MILWAUKEE — Gov. Tony Evers has announced his 2021-23 biennial budget proposal and it includes a sales tax hike to give counties more local control over spending.
Gov. Evers proposes allowing counties to impose a 0.5 percent sales tax in addition to the 0.5 percent allowed under current law.
This increase would give counties the money needed for road repairs, public safety and public health spending.
This could be a big deal for the City of Milwaukee. The city has been calling for a higher sales tax for years, and if approved this would be a game-changer.
Counties have had the ability to raise the sales tax by 0.5 percent, and Milwaukee County has done so. Gov. Evers is now proposing another .5 percent for counties, and another .5% for municipalities like Milwaukee - for a total of a 1% increase.
“From the unexpected costs of the COVID-19 pandemic to the years of neglect and underfunding from the state, communities across Wisconsin have been under immense budgetary pressure, and they've been doing more with less for far too long,” said Gov. Evers. “The state should be setting the floor, not the ceiling, for local partners, and Wisconsin taxpayers should have a say in whether they want their communities to have more resources so their local government can keep providing critical services—that's pretty simple stuff. Our proposal puts the question back in the hands of the folks best positioned to make decisions for their community—local leaders and the people who live there.”

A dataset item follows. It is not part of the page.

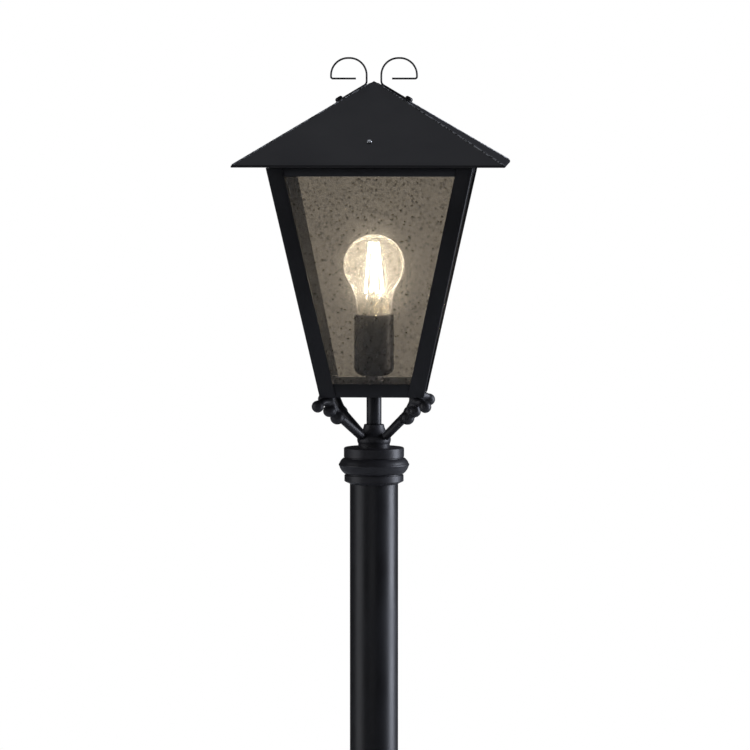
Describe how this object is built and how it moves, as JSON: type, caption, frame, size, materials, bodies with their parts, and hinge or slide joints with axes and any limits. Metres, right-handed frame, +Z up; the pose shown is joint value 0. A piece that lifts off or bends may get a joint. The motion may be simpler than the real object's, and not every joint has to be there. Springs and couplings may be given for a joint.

Before this happens, the governor's proposal must be approved by referendum by local residents, allowing residents to decide whether they'd like to utilize the potential money.
Wisconsin's current sales tax is 5 percent. under the current law, counties have the ability to impose an increase of 0.5 percent.
As of now, 68 out of 72 counties have enacted the 0.5 percent county sales tax.
Milwaukee Mayor Tom Barrett applauded Evers' proposal saying, “We are very appreciative of the Governor’s efforts and his recognition that we need to hit the reset button in our fiscal relationship. The inclusion of the proposal to increase a sales tax via referenda allows diversification in our revenue stream, at the desire of our citizens. Clearly, placing Milwaukee in control of its own future."
Raising the sales tax is an idea republican lawmakers are unlikely to support, and some associations have already voiced their opposition.
“Wisconsinites are still reeling from the worst economic downturn in a generation, and the governor’s response is to make it more expensive to purchase everyday items,” said Wisconsin Manufacturers & Commerce Executive Vice President of Government Relations Scott Manley. WMC is a business trade association representing more than 3,700 employers.
Lawmakers would have to sign off on the proposal and locals would have to vote yes on a referendum to increase the sales taxes within their community.